Provided material start

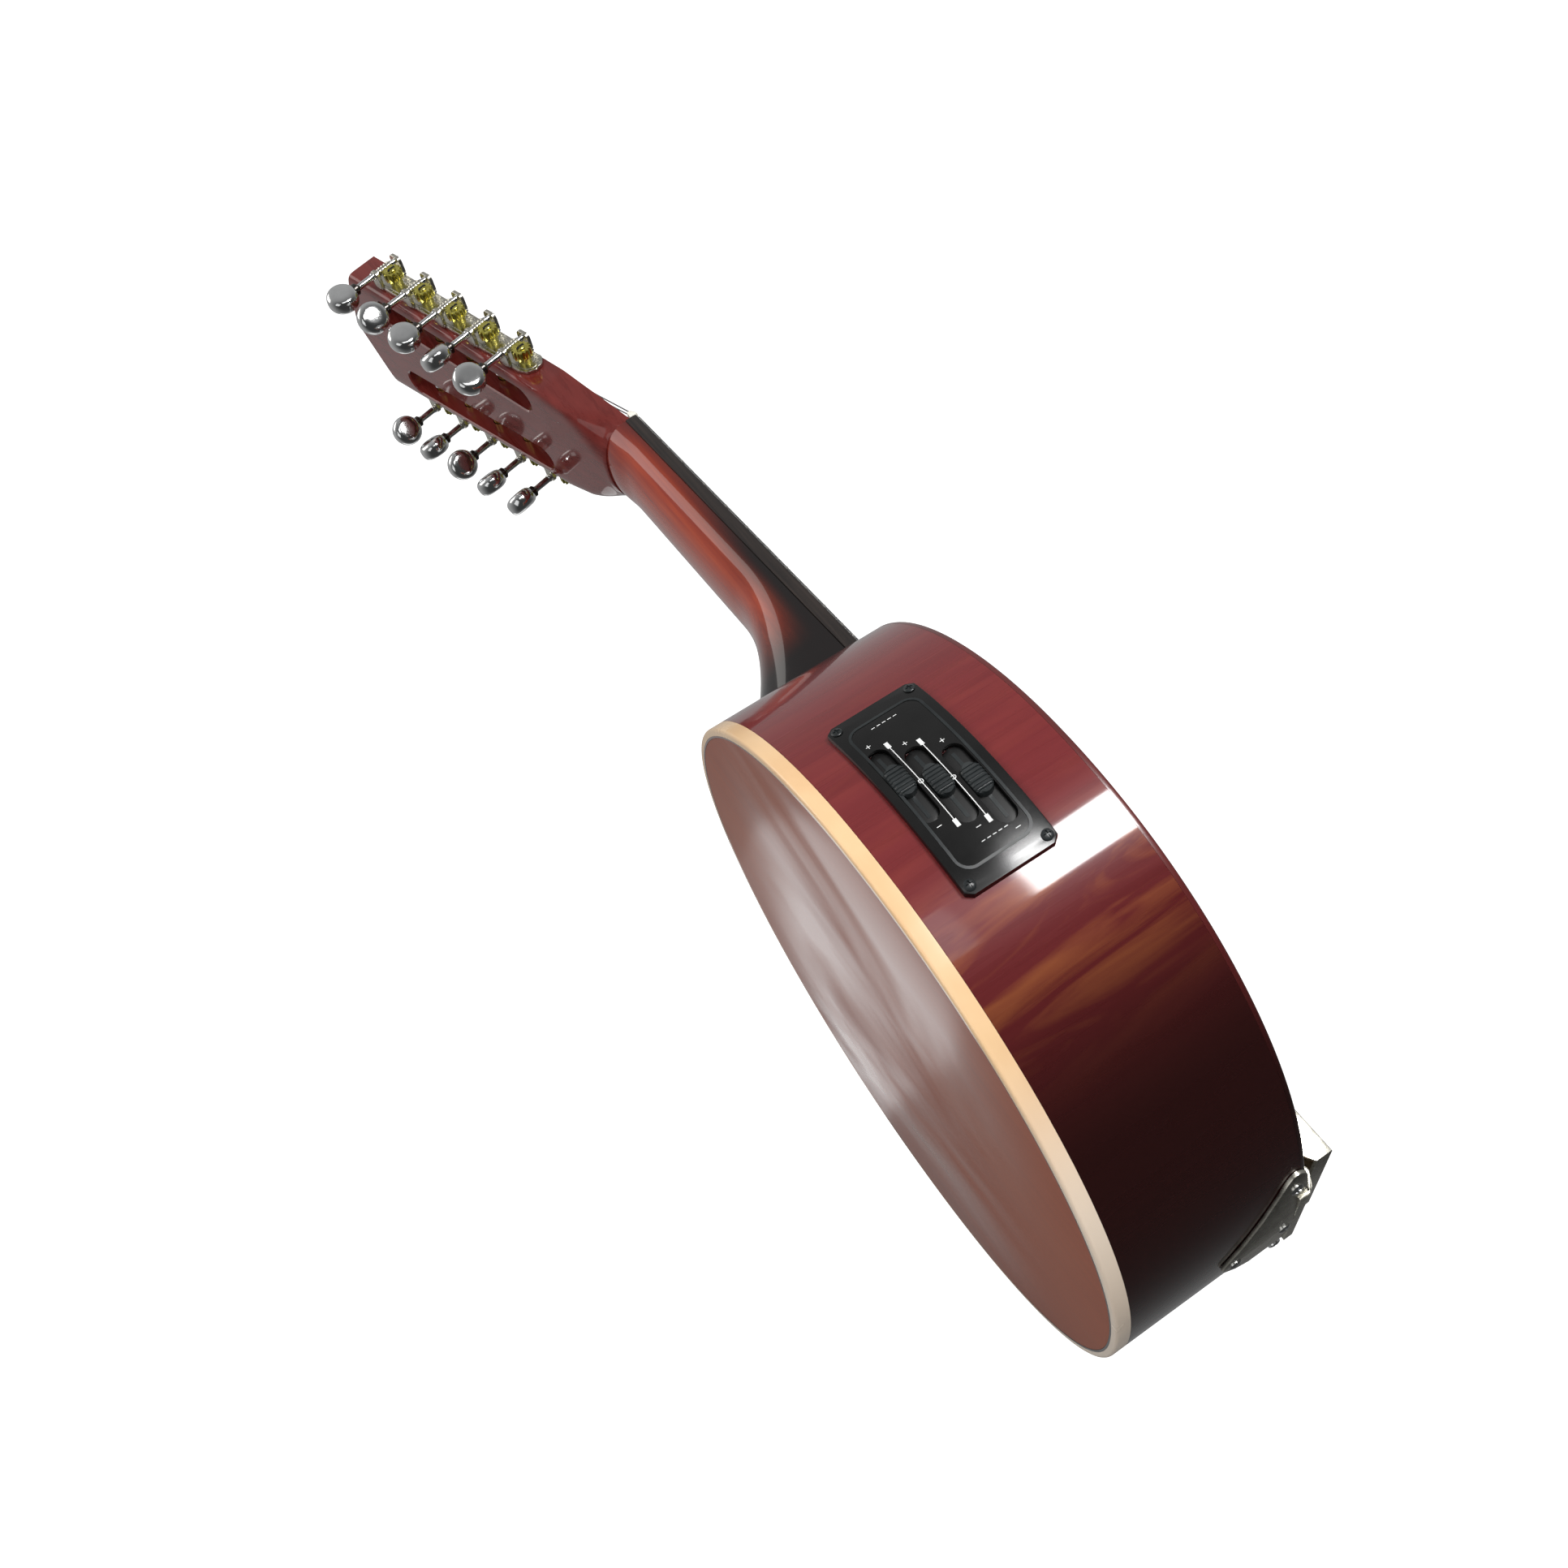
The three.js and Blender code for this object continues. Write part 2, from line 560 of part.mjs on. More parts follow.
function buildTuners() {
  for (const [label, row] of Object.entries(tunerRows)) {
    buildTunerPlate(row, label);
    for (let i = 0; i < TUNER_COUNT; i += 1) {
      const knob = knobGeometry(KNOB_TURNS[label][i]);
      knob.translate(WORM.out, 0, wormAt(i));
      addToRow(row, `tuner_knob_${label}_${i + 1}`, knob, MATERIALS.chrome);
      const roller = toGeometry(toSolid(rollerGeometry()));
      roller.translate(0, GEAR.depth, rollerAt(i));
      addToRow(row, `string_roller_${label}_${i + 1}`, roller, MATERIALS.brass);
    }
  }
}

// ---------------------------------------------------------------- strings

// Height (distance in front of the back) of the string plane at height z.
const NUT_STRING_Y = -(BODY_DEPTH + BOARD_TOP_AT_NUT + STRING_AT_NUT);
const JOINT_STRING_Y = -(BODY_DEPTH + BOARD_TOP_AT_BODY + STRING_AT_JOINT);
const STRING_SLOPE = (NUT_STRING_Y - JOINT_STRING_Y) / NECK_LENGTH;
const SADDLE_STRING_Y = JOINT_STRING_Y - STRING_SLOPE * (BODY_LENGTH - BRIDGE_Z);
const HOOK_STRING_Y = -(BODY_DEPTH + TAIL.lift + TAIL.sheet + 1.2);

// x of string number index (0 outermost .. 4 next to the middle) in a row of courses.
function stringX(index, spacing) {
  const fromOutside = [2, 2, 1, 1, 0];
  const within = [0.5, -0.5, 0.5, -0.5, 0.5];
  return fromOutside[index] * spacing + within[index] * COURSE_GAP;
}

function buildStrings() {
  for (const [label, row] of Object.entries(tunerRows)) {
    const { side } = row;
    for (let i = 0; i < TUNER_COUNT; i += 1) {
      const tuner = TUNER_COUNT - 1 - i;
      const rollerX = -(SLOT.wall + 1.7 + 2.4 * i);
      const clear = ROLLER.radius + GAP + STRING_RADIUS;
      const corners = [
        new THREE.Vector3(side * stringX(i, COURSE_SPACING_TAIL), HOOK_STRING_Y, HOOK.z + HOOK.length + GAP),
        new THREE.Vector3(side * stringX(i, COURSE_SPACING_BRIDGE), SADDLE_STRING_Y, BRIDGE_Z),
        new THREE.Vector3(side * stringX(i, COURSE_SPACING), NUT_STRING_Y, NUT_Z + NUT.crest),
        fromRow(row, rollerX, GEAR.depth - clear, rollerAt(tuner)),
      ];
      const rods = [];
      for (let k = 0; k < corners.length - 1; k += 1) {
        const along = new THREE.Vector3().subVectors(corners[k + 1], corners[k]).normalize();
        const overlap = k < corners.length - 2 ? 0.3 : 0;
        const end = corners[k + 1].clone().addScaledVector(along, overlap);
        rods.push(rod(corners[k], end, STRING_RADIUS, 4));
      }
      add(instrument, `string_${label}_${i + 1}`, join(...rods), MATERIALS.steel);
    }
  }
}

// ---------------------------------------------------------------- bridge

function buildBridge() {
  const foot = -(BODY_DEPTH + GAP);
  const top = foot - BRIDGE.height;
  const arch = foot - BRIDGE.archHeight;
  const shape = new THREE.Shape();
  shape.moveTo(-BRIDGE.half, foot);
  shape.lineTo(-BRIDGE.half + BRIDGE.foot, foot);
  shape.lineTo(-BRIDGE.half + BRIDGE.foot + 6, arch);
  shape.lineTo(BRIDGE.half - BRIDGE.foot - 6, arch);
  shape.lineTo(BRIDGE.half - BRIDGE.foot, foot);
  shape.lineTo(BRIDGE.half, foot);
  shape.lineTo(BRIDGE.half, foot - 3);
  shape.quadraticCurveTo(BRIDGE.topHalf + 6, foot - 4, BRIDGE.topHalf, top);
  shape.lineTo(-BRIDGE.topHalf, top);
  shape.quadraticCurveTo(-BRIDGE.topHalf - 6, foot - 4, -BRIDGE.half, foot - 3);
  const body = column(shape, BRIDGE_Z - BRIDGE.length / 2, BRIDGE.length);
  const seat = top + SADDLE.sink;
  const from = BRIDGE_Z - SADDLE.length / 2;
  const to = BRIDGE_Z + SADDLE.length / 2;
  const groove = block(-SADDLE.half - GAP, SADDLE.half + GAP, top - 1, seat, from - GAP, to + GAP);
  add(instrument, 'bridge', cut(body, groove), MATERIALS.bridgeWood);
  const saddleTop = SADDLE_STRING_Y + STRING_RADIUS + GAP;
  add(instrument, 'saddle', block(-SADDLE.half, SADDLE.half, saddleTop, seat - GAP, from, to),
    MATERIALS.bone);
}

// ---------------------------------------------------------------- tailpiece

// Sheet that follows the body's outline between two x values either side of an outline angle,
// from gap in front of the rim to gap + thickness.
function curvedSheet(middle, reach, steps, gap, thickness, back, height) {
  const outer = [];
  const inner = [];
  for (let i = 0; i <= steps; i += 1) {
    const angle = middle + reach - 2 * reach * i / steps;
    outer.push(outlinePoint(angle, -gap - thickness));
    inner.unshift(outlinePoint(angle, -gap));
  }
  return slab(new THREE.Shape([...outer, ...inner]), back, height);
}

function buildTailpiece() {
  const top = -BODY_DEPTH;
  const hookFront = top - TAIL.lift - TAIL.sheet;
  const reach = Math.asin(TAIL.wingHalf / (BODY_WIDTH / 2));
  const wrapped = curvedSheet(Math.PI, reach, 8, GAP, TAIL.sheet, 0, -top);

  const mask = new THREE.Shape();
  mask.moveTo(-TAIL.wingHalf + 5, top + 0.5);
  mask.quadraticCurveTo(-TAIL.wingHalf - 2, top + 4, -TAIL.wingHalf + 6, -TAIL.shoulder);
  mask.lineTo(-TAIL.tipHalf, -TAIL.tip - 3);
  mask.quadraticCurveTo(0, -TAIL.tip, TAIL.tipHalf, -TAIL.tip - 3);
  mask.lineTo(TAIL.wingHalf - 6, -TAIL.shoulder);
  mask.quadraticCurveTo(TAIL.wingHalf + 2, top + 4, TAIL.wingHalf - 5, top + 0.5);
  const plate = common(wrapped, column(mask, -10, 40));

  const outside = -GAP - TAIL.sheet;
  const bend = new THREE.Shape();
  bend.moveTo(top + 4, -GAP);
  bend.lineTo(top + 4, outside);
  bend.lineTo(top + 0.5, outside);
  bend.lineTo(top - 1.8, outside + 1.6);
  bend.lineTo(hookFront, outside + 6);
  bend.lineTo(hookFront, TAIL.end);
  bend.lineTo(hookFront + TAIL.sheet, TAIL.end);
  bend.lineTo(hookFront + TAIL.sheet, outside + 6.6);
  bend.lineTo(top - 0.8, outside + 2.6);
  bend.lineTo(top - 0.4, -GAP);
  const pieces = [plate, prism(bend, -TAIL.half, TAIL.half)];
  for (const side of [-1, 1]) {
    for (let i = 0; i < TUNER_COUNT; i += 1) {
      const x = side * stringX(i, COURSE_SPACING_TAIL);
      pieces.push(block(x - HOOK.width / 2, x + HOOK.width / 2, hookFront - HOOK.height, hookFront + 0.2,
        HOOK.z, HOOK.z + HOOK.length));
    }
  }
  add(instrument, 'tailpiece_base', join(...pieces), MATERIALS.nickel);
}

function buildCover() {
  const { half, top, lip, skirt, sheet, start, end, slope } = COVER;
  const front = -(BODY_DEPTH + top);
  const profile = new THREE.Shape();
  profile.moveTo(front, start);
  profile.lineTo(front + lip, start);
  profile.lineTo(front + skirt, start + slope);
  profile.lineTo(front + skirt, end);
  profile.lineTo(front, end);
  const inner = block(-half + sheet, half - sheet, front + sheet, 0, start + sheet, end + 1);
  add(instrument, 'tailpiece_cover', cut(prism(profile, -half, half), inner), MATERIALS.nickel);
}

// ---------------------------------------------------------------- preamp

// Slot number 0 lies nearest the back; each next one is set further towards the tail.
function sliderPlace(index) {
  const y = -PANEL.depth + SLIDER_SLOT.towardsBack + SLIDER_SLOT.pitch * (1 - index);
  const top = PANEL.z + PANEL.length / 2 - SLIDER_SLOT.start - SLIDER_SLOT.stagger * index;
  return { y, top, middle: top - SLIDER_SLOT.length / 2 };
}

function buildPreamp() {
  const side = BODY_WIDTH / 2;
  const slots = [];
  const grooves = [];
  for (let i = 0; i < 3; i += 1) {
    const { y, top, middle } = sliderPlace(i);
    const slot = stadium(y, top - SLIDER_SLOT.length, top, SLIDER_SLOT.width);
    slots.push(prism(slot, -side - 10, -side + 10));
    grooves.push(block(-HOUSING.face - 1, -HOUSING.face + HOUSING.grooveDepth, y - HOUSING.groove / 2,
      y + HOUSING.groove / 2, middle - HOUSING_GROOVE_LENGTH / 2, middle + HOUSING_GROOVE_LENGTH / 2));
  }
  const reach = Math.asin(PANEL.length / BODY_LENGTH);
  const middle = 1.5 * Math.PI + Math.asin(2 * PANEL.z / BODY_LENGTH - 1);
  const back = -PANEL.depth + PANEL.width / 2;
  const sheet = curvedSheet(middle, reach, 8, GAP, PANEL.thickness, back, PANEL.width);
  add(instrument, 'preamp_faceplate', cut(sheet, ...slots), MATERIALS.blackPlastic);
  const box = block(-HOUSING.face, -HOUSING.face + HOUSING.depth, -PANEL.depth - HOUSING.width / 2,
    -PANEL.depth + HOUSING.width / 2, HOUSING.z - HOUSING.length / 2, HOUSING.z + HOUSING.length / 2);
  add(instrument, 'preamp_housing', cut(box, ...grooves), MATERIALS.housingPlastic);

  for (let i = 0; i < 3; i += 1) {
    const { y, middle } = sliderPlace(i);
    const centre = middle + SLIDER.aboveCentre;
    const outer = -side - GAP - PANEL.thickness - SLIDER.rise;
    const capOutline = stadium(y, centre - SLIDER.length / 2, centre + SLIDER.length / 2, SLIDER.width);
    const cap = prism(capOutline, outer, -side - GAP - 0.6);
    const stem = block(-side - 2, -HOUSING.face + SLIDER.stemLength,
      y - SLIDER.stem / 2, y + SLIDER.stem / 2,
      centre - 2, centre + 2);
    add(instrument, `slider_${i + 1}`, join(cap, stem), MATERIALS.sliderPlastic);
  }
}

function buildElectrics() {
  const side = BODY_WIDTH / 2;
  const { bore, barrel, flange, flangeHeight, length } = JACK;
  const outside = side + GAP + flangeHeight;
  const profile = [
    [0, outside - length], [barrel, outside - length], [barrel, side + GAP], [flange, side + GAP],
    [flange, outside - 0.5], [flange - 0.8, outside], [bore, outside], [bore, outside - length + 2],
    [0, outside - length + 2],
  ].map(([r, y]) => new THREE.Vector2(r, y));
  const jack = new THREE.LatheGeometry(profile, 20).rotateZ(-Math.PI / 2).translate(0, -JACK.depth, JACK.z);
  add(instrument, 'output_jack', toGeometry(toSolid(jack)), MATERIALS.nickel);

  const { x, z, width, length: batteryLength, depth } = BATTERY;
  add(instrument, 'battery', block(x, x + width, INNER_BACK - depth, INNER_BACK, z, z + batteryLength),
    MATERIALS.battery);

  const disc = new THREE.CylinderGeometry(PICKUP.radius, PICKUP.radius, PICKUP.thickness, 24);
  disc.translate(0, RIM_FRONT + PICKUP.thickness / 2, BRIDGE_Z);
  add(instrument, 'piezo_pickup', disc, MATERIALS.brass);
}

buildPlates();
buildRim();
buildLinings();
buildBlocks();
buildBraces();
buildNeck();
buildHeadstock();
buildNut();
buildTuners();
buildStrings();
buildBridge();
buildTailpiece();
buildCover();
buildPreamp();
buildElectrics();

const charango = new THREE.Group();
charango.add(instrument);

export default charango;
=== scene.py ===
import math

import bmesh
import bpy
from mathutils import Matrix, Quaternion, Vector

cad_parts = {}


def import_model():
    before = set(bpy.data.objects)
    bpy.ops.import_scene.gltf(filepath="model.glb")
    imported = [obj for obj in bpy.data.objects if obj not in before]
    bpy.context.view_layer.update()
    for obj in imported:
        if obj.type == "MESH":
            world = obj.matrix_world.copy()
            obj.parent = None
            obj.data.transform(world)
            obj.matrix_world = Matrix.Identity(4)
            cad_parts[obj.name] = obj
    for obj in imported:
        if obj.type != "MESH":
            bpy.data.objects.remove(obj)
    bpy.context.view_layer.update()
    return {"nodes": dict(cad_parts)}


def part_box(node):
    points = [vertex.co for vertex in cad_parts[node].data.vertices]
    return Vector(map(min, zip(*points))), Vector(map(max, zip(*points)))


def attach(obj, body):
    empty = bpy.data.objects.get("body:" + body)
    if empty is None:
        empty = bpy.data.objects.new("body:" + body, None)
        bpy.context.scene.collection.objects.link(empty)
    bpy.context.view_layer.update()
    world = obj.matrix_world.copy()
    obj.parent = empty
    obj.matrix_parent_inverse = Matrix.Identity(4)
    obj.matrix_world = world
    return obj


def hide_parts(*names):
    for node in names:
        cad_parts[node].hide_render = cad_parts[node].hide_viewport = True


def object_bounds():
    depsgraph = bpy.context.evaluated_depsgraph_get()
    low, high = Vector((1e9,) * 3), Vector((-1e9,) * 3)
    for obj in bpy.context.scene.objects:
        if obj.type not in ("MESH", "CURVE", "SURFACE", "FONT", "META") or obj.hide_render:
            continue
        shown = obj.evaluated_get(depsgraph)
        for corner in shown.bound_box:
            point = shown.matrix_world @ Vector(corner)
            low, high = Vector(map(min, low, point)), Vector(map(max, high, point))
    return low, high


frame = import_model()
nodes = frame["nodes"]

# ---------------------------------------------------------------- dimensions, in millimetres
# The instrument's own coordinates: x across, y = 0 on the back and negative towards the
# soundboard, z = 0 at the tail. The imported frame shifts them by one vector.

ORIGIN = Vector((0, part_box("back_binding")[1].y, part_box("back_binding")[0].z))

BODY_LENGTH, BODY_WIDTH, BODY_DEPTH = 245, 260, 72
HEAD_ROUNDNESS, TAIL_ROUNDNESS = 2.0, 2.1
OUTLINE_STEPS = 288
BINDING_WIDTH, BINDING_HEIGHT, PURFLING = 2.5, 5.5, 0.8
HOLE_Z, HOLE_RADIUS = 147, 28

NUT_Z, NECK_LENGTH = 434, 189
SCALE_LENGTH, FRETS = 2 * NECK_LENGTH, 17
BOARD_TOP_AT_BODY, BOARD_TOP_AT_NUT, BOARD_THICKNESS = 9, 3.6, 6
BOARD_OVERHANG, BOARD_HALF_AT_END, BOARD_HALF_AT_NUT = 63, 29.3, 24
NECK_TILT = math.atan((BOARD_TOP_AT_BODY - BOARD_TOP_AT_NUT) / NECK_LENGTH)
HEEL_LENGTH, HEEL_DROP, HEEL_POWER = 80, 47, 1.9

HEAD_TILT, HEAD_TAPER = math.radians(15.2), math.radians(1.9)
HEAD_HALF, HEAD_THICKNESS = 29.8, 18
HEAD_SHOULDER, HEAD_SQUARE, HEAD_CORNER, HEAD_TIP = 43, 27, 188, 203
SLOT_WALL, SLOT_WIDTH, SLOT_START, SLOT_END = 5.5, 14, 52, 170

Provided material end

Goal of the exercise.
Reproduce exactly, please, only the lines from the start of the data above to the line that contains "const HOOK_STRING_Y = -(BODY_DEPTH", with both ends kept.

Exercise answer.
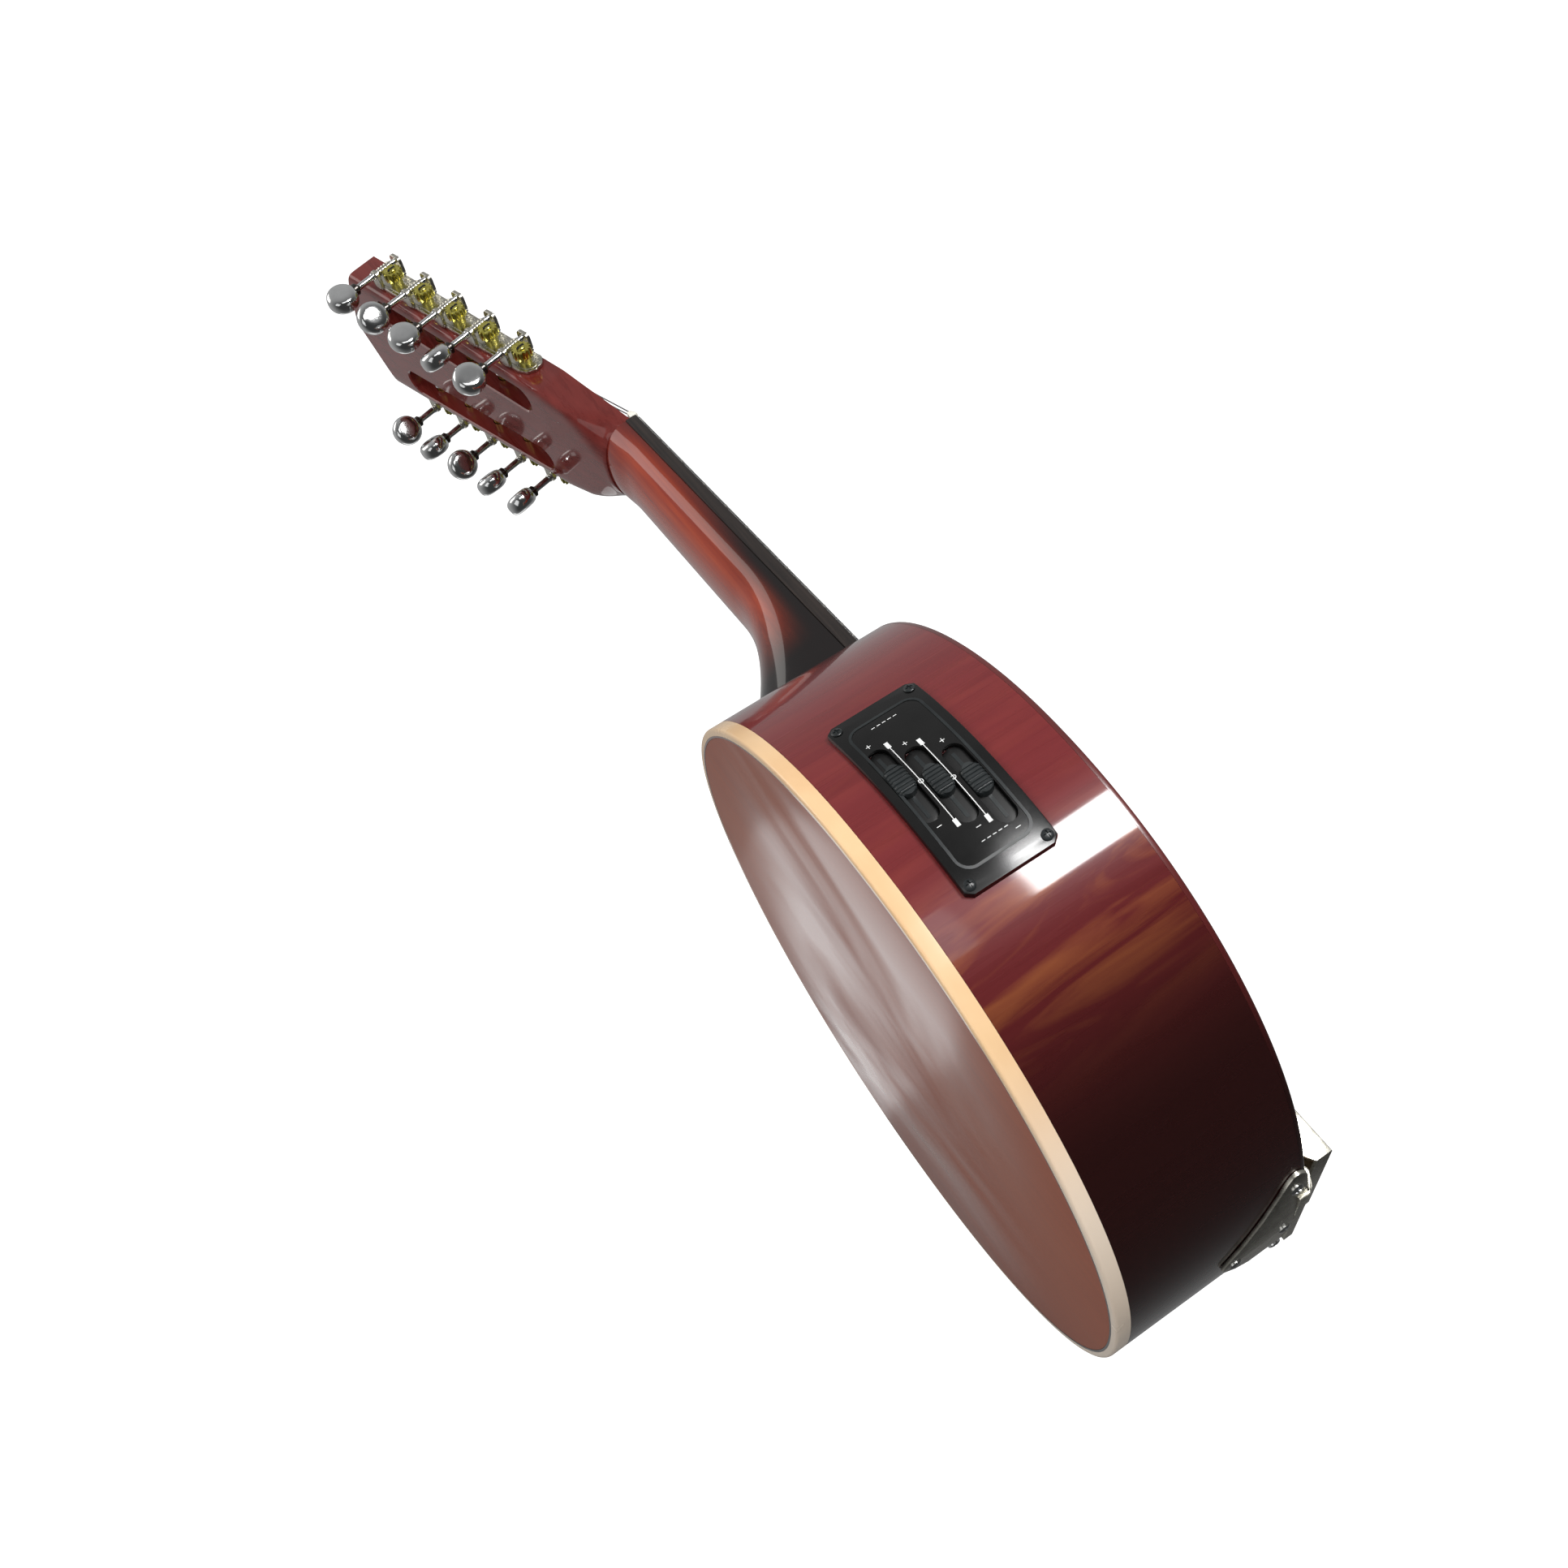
The three.js and Blender code for this object continues. Write part 2, from line 560 of part.mjs on. More parts follow.
function buildTuners() {
  for (const [label, row] of Object.entries(tunerRows)) {
    buildTunerPlate(row, label);
    for (let i = 0; i < TUNER_COUNT; i += 1) {
      const knob = knobGeometry(KNOB_TURNS[label][i]);
      knob.translate(WORM.out, 0, wormAt(i));
      addToRow(row, `tuner_knob_${label}_${i + 1}`, knob, MATERIALS.chrome);
      const roller = toGeometry(toSolid(rollerGeometry()));
      roller.translate(0, GEAR.depth, rollerAt(i));
      addToRow(row, `string_roller_${label}_${i + 1}`, roller, MATERIALS.brass);
    }
  }
}

// ---------------------------------------------------------------- strings

// Height (distance in front of the back) of the string plane at height z.
const NUT_STRING_Y = -(BODY_DEPTH + BOARD_TOP_AT_NUT + STRING_AT_NUT);
const JOINT_STRING_Y = -(BODY_DEPTH + BOARD_TOP_AT_BODY + STRING_AT_JOINT);
const STRING_SLOPE = (NUT_STRING_Y - JOINT_STRING_Y) / NECK_LENGTH;
const SADDLE_STRING_Y = JOINT_STRING_Y - STRING_SLOPE * (BODY_LENGTH - BRIDGE_Z);
const HOOK_STRING_Y = -(BODY_DEPTH + TAIL.lift + TAIL.sheet + 1.2);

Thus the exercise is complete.